> Records supplied:
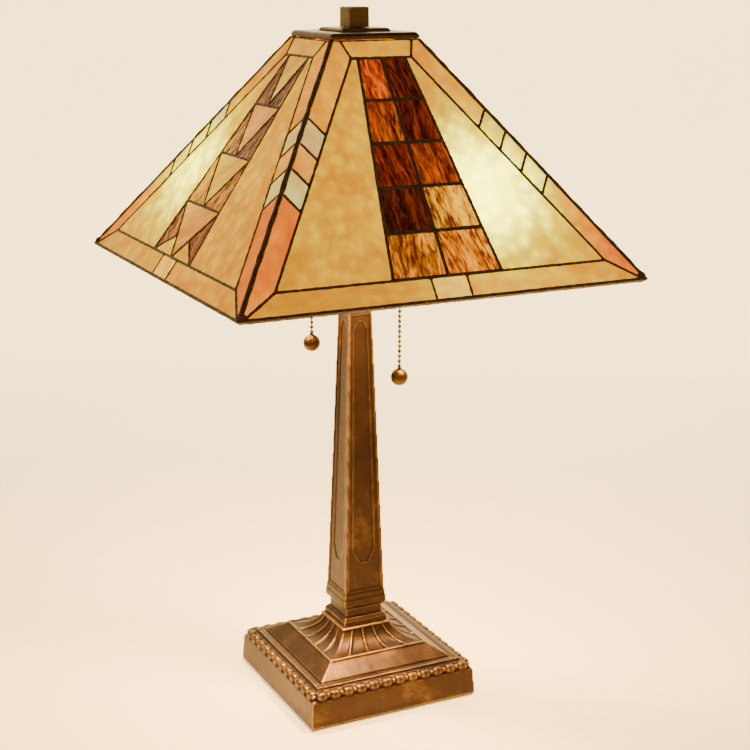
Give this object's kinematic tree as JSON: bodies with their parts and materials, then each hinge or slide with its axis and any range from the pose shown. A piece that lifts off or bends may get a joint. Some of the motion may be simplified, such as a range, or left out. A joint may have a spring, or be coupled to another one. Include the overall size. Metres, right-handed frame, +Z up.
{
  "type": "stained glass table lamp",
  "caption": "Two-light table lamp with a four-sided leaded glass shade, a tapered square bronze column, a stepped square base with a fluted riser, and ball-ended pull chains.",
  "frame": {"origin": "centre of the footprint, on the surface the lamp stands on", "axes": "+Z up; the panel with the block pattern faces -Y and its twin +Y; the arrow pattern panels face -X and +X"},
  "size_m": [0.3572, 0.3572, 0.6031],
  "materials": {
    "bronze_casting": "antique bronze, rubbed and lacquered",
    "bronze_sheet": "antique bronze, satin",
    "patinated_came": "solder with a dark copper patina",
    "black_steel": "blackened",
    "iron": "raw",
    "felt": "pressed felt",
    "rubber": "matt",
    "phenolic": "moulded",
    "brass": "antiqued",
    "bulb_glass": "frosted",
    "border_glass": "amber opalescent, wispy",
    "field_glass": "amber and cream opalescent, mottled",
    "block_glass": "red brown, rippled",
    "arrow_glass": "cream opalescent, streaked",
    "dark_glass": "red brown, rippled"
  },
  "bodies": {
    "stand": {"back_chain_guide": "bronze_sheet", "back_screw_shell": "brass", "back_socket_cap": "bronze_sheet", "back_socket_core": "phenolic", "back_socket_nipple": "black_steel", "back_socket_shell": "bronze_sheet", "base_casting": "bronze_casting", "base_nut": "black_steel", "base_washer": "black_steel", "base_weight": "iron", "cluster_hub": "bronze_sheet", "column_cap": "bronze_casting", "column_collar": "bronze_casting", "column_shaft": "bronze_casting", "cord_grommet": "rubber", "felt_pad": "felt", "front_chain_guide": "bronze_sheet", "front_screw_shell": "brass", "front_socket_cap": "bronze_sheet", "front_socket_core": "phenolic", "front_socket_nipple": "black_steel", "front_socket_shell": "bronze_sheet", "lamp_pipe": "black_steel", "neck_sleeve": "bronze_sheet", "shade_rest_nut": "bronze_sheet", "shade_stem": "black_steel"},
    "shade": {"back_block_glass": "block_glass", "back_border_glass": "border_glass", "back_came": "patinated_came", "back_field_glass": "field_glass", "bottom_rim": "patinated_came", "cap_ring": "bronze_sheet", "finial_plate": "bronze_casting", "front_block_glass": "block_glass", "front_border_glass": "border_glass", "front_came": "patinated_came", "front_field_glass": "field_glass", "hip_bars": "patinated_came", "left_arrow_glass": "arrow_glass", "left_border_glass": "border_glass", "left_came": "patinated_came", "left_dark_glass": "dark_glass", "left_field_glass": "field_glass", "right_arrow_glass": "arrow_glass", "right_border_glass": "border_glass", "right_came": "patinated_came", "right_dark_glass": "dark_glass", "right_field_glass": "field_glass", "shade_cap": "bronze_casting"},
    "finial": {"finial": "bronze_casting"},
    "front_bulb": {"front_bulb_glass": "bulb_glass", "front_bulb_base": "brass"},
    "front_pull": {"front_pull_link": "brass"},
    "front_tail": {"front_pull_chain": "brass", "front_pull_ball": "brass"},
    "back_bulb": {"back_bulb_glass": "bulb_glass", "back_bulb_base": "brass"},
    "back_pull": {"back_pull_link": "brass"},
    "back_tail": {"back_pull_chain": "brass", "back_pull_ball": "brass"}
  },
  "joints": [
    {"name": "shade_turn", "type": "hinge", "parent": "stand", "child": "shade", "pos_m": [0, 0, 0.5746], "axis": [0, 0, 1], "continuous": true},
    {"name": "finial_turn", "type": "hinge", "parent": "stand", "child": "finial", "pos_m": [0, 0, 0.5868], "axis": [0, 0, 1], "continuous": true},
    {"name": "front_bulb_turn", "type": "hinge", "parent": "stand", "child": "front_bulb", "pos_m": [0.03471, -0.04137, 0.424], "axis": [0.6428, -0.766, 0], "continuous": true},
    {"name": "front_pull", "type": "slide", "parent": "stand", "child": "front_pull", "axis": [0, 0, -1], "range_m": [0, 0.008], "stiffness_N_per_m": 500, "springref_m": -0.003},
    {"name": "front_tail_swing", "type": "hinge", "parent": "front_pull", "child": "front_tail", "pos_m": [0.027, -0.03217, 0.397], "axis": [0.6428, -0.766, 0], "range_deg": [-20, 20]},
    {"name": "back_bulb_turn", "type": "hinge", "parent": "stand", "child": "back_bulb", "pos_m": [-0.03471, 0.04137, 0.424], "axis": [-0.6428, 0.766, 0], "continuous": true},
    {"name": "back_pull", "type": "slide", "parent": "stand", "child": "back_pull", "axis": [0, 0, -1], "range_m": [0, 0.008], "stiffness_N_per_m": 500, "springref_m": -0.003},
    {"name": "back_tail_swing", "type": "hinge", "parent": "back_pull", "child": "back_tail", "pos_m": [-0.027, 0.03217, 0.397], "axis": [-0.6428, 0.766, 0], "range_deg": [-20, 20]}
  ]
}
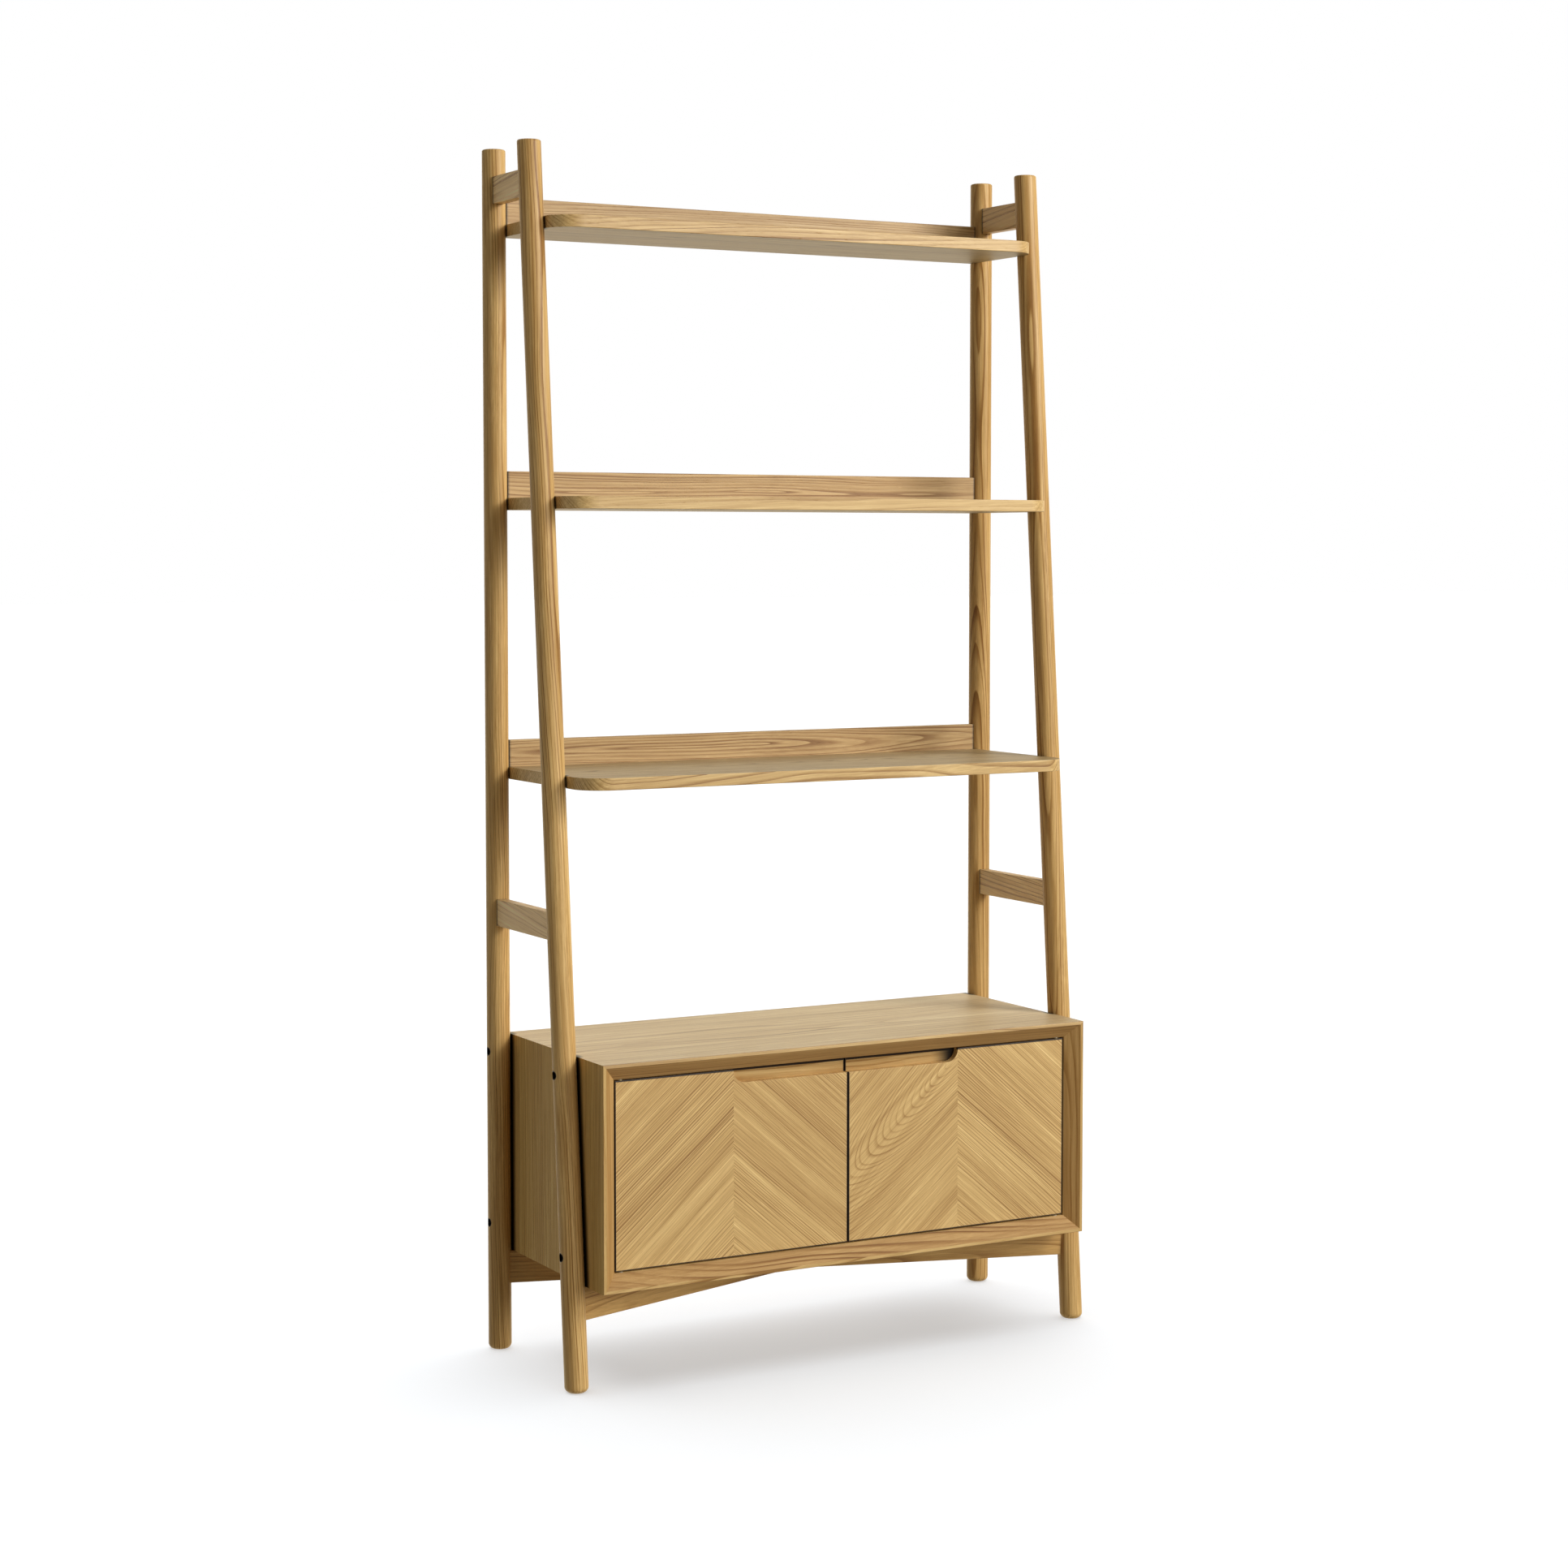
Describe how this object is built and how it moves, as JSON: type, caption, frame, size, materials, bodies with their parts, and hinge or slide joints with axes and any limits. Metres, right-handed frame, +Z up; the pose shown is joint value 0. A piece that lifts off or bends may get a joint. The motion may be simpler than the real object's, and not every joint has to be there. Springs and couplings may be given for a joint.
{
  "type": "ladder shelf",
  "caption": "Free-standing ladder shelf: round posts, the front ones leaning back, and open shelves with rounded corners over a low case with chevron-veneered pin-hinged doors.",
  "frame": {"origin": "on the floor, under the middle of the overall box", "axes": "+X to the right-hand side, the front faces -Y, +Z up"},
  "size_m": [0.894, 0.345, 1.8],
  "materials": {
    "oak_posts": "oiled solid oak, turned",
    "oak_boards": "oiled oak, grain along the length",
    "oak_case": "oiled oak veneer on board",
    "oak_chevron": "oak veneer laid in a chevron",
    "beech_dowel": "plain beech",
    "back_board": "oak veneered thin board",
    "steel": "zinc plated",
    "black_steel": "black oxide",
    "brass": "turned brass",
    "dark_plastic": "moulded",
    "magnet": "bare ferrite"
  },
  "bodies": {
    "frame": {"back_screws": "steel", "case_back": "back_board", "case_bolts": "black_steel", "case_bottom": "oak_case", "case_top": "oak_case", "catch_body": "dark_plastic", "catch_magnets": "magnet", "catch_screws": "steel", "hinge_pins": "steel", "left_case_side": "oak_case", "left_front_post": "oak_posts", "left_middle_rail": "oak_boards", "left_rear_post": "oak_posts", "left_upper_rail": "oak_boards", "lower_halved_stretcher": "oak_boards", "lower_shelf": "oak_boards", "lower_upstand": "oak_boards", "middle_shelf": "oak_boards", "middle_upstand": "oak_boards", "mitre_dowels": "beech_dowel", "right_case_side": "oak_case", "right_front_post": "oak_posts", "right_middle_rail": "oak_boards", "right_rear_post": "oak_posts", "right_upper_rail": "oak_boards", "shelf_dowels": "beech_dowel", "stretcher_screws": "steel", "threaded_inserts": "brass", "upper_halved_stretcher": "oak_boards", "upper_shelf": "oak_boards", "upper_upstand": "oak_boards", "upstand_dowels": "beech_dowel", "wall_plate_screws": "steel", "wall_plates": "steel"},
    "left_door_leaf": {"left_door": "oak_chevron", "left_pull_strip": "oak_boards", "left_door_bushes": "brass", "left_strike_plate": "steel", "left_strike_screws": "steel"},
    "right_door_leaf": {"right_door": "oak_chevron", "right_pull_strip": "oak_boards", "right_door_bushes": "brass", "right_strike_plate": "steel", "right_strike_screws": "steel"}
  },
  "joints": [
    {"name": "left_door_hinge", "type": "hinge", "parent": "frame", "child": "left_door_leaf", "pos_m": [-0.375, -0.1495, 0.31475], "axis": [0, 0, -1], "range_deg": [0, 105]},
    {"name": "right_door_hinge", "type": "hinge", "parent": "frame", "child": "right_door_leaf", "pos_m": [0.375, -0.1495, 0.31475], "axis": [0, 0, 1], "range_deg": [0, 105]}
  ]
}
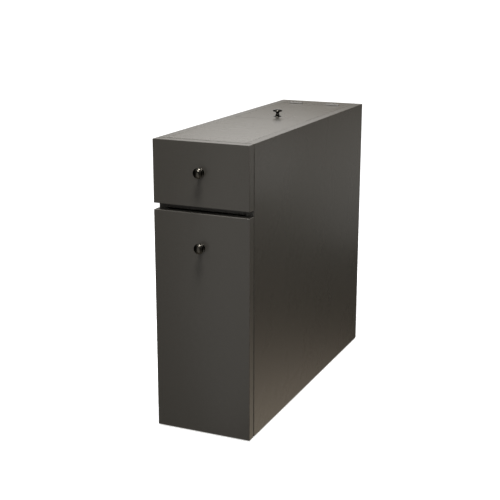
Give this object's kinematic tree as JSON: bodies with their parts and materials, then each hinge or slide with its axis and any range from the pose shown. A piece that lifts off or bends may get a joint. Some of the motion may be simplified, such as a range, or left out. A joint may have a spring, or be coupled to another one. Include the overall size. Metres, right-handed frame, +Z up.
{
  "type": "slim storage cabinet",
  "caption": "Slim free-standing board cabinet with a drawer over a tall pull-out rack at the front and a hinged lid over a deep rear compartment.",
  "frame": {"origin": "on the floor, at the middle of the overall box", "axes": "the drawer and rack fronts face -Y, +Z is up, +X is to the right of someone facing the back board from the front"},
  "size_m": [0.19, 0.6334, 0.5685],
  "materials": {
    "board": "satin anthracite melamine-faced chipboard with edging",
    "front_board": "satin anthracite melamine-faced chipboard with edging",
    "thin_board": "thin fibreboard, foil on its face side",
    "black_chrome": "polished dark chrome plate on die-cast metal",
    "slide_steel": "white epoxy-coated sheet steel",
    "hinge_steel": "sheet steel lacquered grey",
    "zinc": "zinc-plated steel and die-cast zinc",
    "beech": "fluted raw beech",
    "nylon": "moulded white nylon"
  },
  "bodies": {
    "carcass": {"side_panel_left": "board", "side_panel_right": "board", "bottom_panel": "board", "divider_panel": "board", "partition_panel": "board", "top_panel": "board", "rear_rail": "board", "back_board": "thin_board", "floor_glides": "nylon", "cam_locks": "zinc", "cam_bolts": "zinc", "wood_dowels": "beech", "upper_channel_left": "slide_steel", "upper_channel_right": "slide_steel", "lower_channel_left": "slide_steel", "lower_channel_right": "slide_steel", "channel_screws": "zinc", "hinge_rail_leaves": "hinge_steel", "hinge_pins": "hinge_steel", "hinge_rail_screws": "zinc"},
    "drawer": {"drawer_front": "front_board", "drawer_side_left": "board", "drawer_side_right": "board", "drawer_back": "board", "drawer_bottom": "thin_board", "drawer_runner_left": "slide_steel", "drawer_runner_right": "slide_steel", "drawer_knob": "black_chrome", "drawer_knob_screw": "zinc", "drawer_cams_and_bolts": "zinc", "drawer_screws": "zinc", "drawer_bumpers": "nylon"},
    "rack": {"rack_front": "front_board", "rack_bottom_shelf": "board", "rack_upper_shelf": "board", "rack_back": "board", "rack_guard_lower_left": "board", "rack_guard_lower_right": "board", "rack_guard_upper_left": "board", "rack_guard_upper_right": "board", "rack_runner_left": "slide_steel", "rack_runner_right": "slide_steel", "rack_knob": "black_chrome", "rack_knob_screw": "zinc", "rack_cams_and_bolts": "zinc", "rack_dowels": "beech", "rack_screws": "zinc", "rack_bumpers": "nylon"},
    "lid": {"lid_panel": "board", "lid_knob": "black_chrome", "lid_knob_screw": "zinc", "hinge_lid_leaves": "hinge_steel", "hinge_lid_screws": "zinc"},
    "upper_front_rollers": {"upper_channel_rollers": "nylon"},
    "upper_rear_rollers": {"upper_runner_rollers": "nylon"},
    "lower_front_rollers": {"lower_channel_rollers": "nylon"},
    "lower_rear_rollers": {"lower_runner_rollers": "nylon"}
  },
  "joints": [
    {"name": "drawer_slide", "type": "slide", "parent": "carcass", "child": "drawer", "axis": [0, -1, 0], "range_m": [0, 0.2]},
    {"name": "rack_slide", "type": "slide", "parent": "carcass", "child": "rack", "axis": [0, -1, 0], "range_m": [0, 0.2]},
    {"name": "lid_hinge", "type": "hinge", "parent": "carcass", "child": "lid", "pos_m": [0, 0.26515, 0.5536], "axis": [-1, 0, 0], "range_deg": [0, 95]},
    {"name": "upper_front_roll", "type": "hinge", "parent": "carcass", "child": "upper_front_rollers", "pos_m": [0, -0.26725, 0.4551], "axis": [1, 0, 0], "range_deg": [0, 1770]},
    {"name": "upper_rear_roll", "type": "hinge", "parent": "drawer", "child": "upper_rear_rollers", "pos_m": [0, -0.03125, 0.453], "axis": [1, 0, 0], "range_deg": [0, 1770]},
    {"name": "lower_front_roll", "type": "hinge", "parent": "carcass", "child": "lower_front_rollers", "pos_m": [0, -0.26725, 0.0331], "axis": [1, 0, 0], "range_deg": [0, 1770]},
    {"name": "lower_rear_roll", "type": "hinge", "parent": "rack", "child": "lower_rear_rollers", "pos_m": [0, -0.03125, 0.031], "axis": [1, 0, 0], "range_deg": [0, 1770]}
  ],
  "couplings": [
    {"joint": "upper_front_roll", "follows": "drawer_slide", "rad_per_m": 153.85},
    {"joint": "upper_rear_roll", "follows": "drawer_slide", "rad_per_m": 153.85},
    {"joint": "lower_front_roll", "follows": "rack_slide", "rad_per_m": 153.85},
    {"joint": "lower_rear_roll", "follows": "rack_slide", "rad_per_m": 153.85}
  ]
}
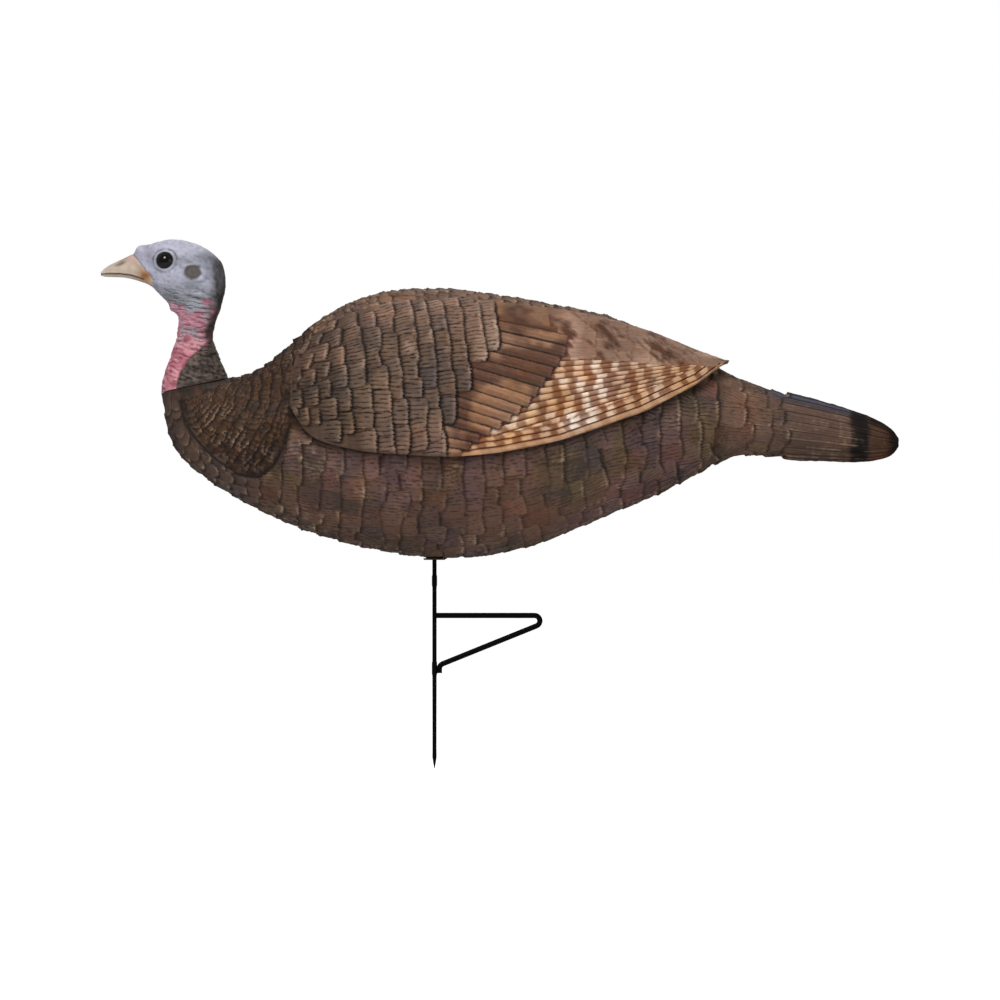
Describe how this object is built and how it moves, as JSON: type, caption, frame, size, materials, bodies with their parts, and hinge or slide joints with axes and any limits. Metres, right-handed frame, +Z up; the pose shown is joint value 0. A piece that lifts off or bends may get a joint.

> Direction:
In the entries above, identify each line that includes the string "axes", then copy it.

> Answer to the problem:
  "frame": {"origin": "centre of the footprint, on the surface the lamp stands on", "axes": "+Z up; the panel with the block pattern faces -Y and its twin +Y; the arrow pattern panels face -X and +X"},
Describe how this object is built and how it moves, as JSON: type, caption, frame, size, materials, bodies with their parts, and hinge or slide joints with axes and any limits. Metres, right-handed frame, +Z up; the pose shown is joint value 0. A piece that lifts off or bends may get a joint. The motion may be simpler than the real object's, and not every joint has to be there. Springs and couplings may be given for a joint.
  "frame": {"origin": "on the floor, under the middle of the overall box", "axes": "+X to the right-hand side, the front faces -Y, +Z up"},
  "frame": {"origin": "on the floor, at the middle of the overall box", "axes": "the drawer and rack fronts face -Y, +Z is up, +X is to the right of someone facing the back board from the front"},
Describe how this object is built and how it moves, as JSON: type, caption, frame, size, materials, bodies with their parts, and hinge or slide joints with axes and any limits. Metres, right-handed frame, +Z up; the pose shown is joint value 0. A piece that lifts off or bends may get a joint.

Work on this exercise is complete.